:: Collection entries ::

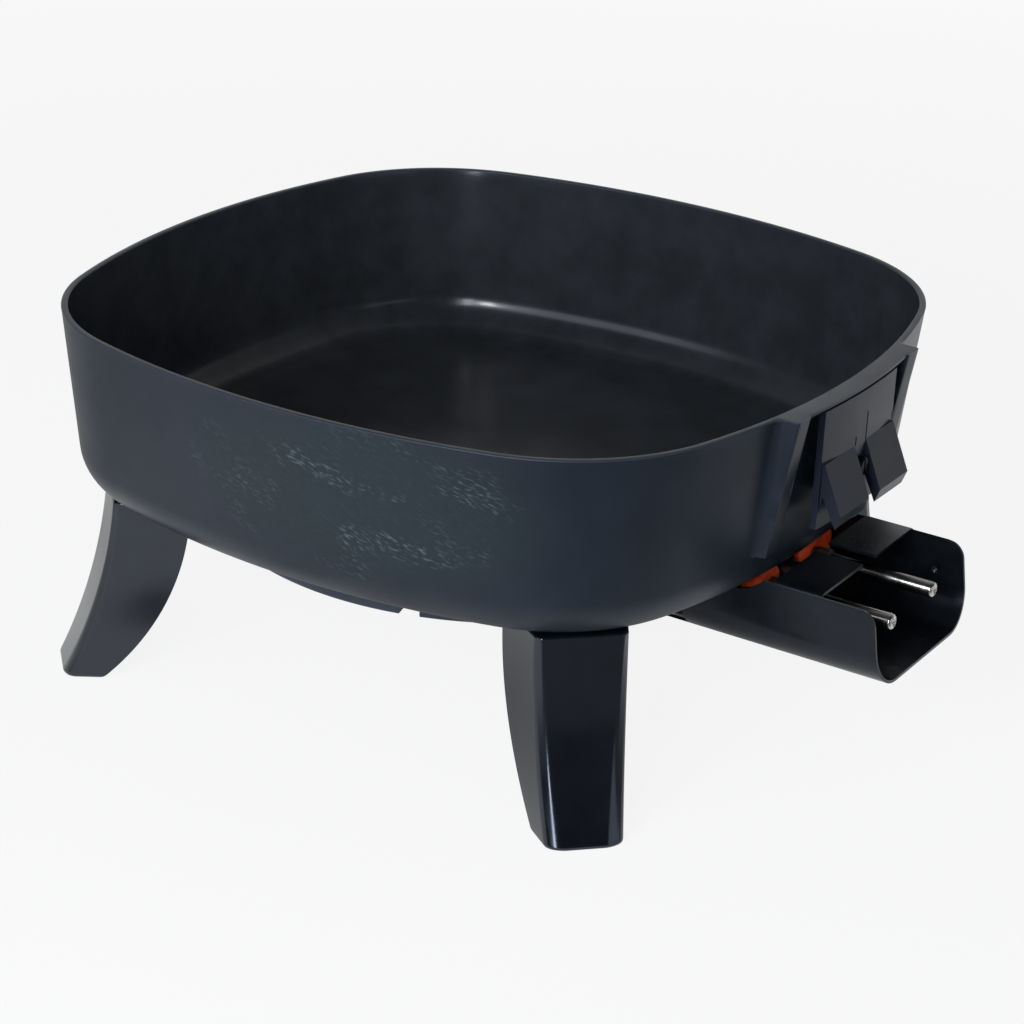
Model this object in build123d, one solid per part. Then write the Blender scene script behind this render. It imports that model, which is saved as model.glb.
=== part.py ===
from build123d import *
from math import atan2, cos, hypot, pi, radians, sin, sqrt, tan
import os

# An electric skillet: a square cast pan with bowed sides on four moulded legs. A sheathed heating
# element is cast into a ring under the pan, and its two contact pins stand in a sheet metal
# shroud, where a heat control plugs in. Millimetres, +Z up, standing on Z = 0. The pan's axis is
# upright through X = 0, Y = 0 while the pieces are made, with the contact pins towards +X. The
# last step moves all of them so that the origin lies under the middle of the whole object.

# General clearances, and how far one shape runs into another before they are joined
fit_gap = 0.10
seat_gap = 0.15
overlap = 1.0

# Pan: a square whose sides are long arcs and whose corners are short ones
pan_size = 300.0
rim_height = 147.0
pan_depth = 72.8
side_bow_radius = 311.0
corner_radius = 76.7
wall = 2.6
floor_thickness = 3.6
wall_draft = 6.0
outer_fillet = 18.6
inner_fillet = 16.0

# Cast ring under the pan, around the heating element
ring_inset = 40.0
ring_width = 18.0
ring_drop = 15.2
ring_edge_round = 1.5
ring_notch_angle = 73.0
ring_notch_width = 8.2
ring_notch_depth = 3.4

# Heating element: tubular sheath with powder insulation round a wire coil
element_drop = 6.6
sheath_diameter = 8.0
sheath_wall = 0.7
coil_diameter = 2.9
coil_wall = 0.5
element_bend_radius = 14.0
terminal_spacing = 34.6

# Terminal boss, seals, bushings, pins and probe sleeve
terminal_boss_inset = 22.5
terminal_boss_side_gap = 3.3
terminal_boss_depth = 17.0
seal_side_gap = 2.45
seal_inner_reach = 9.45
seal_height = 16.0
seal_thickness = 5.2
sheath_inset = 15.0
bushing_diameter = 8.4
bushing_length = 5.4
pin_diameter = 6.2
pin_reach = 33.1
pin_tip_chamfer = 0.5
pin_dimple_diameter = 2.6
pin_dimple_depth = 0.6
pin_bore_depth = 12.0
probe_bore_diameter = 6.6
probe_sleeve_wall = 0.8
probe_sleeve_inset = 11.0
probe_depth = 26.0

# Terminal shroud: bent sheet, open at the top between two flanges
shroud_reach = 38.7
shroud_sheet = 1.2
shroud_width = 76.0
shroud_rise = 6.5
shroud_drop = 25.9
shroud_wall_step = 1.0
shroud_pan_gap = 1.0
shroud_bottom_radius = 15.0
shroud_top_radius = 2.2
shroud_slot = 10.0
shroud_flange_inset = 5.7
shroud_flange_length = 19.2
shroud_length = 91.7
shroud_end_lean = 4.5
shroud_corner_round = 6.0
shroud_wall_length = 71.2
shroud_cut_radius = 10.0
shroud_cut_rise = 16.7
shroud_screw_spacing = 32.0
shroud_screw_edge = 7.0
standoff_diameter = 9.0

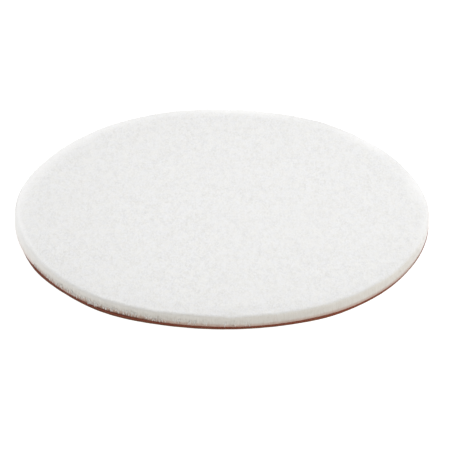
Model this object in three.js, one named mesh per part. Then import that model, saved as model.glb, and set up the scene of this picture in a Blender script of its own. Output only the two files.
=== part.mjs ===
// Felt polishing disc for a flat lap: five round sheets stacked on one axis.
// Millimetres, +Z up. The origin is the centre of the underside, so the disc stands on z = 0.
import * as THREE from 'three';

// ---- driving dimensions ----
const discDiameter = 203.2; // 8 in, the size of the lap plate that the disc covers
const feltThickness = 6.35; // quarter-inch pressed wool felt
const bondThickness = 0.1; // glue line between the felt and its backing
const backingThickness = 1.2; // stiff reddish-brown fibre sheet
const mountingThickness = 0.1; // pressure-sensitive adhesive film
const linerThickness = 0.1; // siliconed paper under the adhesive, peeled off before use
const feltEdgeRadius = 1.6; // the cut edge of the working face is rubbed round
const glueSetBack = 0.25; // adhesive films stop just short of the cut edge

// ---- fineness of the faceted solids ----
const segmentsAround = 128;
const segmentsInEdge = 5;

// ---- derived ----
const discRadius = discDiameter / 2;
const glueRadius = discRadius - glueSetBack;

// A round sheet standing on z = 0. A positive edgeRadius rounds its upper edge.
function roundSheet(radius, thickness, edgeRadius = 0) {
  const outline = [new THREE.Vector2(0, 0), new THREE.Vector2(radius, 0)];
  if (edgeRadius > 0) {
    const centre = new THREE.Vector2(radius - edgeRadius, thickness - edgeRadius);
    for (let step = 0; step <= segmentsInEdge; step += 1) {
      const angle = (step / segmentsInEdge) * (Math.PI / 2);
      const arm = new THREE.Vector2(Math.cos(angle), Math.sin(angle));
      outline.push(arm.multiplyScalar(edgeRadius).add(centre));
    }
  } else {
    outline.push(new THREE.Vector2(radius, thickness));
  }
  outline.push(new THREE.Vector2(0, thickness));
  // A lathe turns about Y, so the profile's height is stood up along Z.
  return new THREE.LatheGeometry(outline, segmentsAround).rotateX(Math.PI / 2);
}

// The sheets from the bottom of the stack to the top.
const sheets = [
  {
    name: 'release_liner',
    thickness: linerThickness,
    radius: discRadius,
    look: { color: 0xd9c9a6, roughness: 0.55, metalness: 0 },
  },
  {
    name: 'mounting_adhesive',
    thickness: mountingThickness,
    radius: glueRadius,
    look: { color: 0xcbb98c, roughness: 0.2, metalness: 0 },
  },
  {
    name: 'backing_sheet',
    thickness: backingThickness,
    radius: discRadius,
    look: { color: 0x8b5846, roughness: 0.6, metalness: 0 },
  },
  {
    name: 'bond_film',
    thickness: bondThickness,
    radius: glueRadius,
    look: { color: 0xd8c9a0, roughness: 0.4, metalness: 0 },
  },
  {
    name: 'felt_pad',
    thickness: feltThickness,
    radius: discRadius,
    edgeRadius: feltEdgeRadius,
    look: { color: 0xefeeea, roughness: 0.95, metalness: 0 },
  },
];

const group = new THREE.Group();
let height = 0;
for (const { name, radius, thickness, edgeRadius, look } of sheets) {
  const material = new THREE.MeshStandardMaterial(look);
  const mesh = new THREE.Mesh(roundSheet(radius, thickness, edgeRadius), material);
  mesh.name = name;
  mesh.position.z = height;
  group.add(mesh);
  height += thickness;
}

export default group;
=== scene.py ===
"""Felt polishing disc: the looks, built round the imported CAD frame. Metres, +Z up."""
import math

import bpy
import numpy as np
from mathutils import Euler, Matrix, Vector, noise


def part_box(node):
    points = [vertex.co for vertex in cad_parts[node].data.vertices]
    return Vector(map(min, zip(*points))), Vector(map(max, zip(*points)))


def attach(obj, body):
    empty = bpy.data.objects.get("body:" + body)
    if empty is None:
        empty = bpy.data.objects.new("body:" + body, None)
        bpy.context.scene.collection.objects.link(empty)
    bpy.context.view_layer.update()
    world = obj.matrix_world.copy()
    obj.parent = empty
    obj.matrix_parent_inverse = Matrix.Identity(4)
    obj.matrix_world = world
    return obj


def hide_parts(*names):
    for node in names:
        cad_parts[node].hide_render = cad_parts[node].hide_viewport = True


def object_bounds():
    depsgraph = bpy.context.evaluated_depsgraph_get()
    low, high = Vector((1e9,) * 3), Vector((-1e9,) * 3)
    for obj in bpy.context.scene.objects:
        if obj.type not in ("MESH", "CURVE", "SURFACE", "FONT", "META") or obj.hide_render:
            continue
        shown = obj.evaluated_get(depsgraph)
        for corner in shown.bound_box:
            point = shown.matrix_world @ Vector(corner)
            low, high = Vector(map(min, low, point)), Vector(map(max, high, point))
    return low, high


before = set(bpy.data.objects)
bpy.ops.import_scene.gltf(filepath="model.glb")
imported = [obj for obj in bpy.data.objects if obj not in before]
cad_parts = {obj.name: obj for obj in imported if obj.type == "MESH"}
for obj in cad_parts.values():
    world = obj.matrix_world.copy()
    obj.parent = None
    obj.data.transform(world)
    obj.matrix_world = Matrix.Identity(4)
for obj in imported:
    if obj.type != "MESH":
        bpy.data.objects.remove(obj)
cad_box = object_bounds()

MM = 0.001

# ---- places, all from the frame ----
LINER_LOW = Vector(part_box("release_liner")[0])
ADHESIVE_LOW, ADHESIVE_HIGH = (Vector(corner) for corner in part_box("mounting_adhesive"))
BACKING_LOW, BACKING_HIGH = (Vector(corner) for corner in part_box("backing_sheet"))
FELT_LOW, FELT_HIGH = (Vector(corner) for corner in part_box("felt_pad"))
DISC_CENTRE = (cad_box[0] + cad_box[1]) / 2
DISC_RADIUS = (FELT_HIGH.x - FELT_LOW.x) / 2
FILM_RADIUS = (ADHESIVE_HIGH.x - ADHESIVE_LOW.x) / 2
FELT_THICKNESS = FELT_HIGH.z - FELT_LOW.z

# ---- the hand-cut outline that all the sheets share ----
# One row per bump: its middle in degrees from +X, its half width in degrees, how far it stands out.
OUTLINE_BUMPS = (
    (268, 22, -0.9 * MM),
    (228, 18, 0.6 * MM),
    (315, 18, 0.7 * MM),
    (0, 14, 0.5 * MM),
    (28, 16, -0.7 * MM),
    (110, 18, 0.7 * MM),
    (152, 20, -0.7 * MM),
    (237, 9, 0.4 * MM),
    (301, 9, 0.4 * MM),
    (177, 13, 0.6 * MM),
    (92, 52, 0.35 * MM),
    (62, 12, 0.3 * MM),
)
# The sheets under the felt were cut apart from it, so they have a few bumps more.
SHEET_BUMPS = OUTLINE_BUMPS + (
    (195, 13, -0.3 * MM),
    (210, 7, 0.55 * MM),
    (237, 9, 0.5 * MM),
    (299, 9, 0.45 * MM),
    (246, 7, 0.35 * MM),
    (331, 7, -0.2 * MM),
)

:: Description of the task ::
Return the lines of the records that include the string "points".

:: Final answer ::
    points = [vertex.co for vertex in cad_parts[node].data.vertices]
    return Vector(map(min, zip(*points))), Vector(map(max, zip(*points)))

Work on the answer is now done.